**Your task:** Return every line of the material exactly.
** BEGIN **
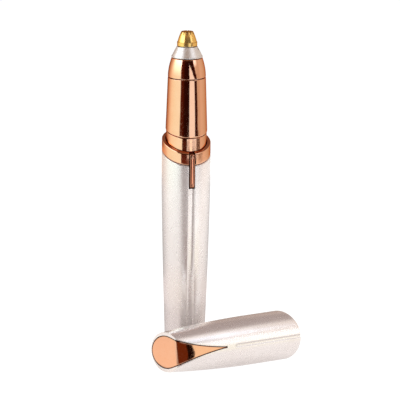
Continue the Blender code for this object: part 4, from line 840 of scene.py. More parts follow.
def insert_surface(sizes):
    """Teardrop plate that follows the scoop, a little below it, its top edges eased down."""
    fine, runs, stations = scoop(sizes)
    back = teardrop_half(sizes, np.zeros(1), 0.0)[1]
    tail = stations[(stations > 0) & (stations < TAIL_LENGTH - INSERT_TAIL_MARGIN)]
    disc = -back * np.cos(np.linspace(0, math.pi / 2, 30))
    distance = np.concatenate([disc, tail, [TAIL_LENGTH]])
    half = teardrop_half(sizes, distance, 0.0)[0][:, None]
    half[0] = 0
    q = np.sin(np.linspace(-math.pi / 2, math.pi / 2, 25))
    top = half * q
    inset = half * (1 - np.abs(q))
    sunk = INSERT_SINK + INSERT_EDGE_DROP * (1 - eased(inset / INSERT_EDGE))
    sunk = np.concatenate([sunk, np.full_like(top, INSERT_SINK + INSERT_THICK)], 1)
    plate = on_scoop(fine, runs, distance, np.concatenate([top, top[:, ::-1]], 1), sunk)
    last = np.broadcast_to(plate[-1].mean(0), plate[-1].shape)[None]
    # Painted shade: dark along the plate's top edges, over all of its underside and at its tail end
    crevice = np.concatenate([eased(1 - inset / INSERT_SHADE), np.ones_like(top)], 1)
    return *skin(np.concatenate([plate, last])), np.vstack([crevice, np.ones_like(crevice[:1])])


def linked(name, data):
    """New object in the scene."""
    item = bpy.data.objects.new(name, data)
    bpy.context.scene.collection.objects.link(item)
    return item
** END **
**Reply:**
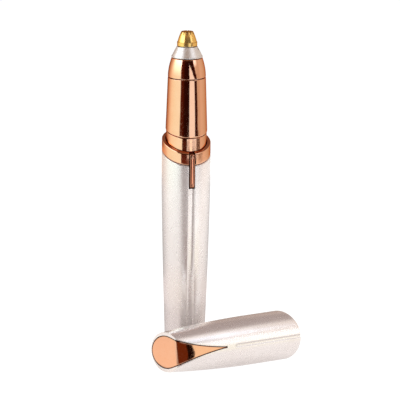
Continue the Blender code for this object: part 4, from line 840 of scene.py. More parts follow.
def insert_surface(sizes):
    """Teardrop plate that follows the scoop, a little below it, its top edges eased down."""
    fine, runs, stations = scoop(sizes)
    back = teardrop_half(sizes, np.zeros(1), 0.0)[1]
    tail = stations[(stations > 0) & (stations < TAIL_LENGTH - INSERT_TAIL_MARGIN)]
    disc = -back * np.cos(np.linspace(0, math.pi / 2, 30))
    distance = np.concatenate([disc, tail, [TAIL_LENGTH]])
    half = teardrop_half(sizes, distance, 0.0)[0][:, None]
    half[0] = 0
    q = np.sin(np.linspace(-math.pi / 2, math.pi / 2, 25))
    top = half * q
    inset = half * (1 - np.abs(q))
    sunk = INSERT_SINK + INSERT_EDGE_DROP * (1 - eased(inset / INSERT_EDGE))
    sunk = np.concatenate([sunk, np.full_like(top, INSERT_SINK + INSERT_THICK)], 1)
    plate = on_scoop(fine, runs, distance, np.concatenate([top, top[:, ::-1]], 1), sunk)
    last = np.broadcast_to(plate[-1].mean(0), plate[-1].shape)[None]
    # Painted shade: dark along the plate's top edges, over all of its underside and at its tail end
    crevice = np.concatenate([eased(1 - inset / INSERT_SHADE), np.ones_like(top)], 1)
    return *skin(np.concatenate([plate, last])), np.vstack([crevice, np.ones_like(crevice[:1])])


def linked(name, data):
    """New object in the scene."""
    item = bpy.data.objects.new(name, data)
    bpy.context.scene.collection.objects.link(item)
    return item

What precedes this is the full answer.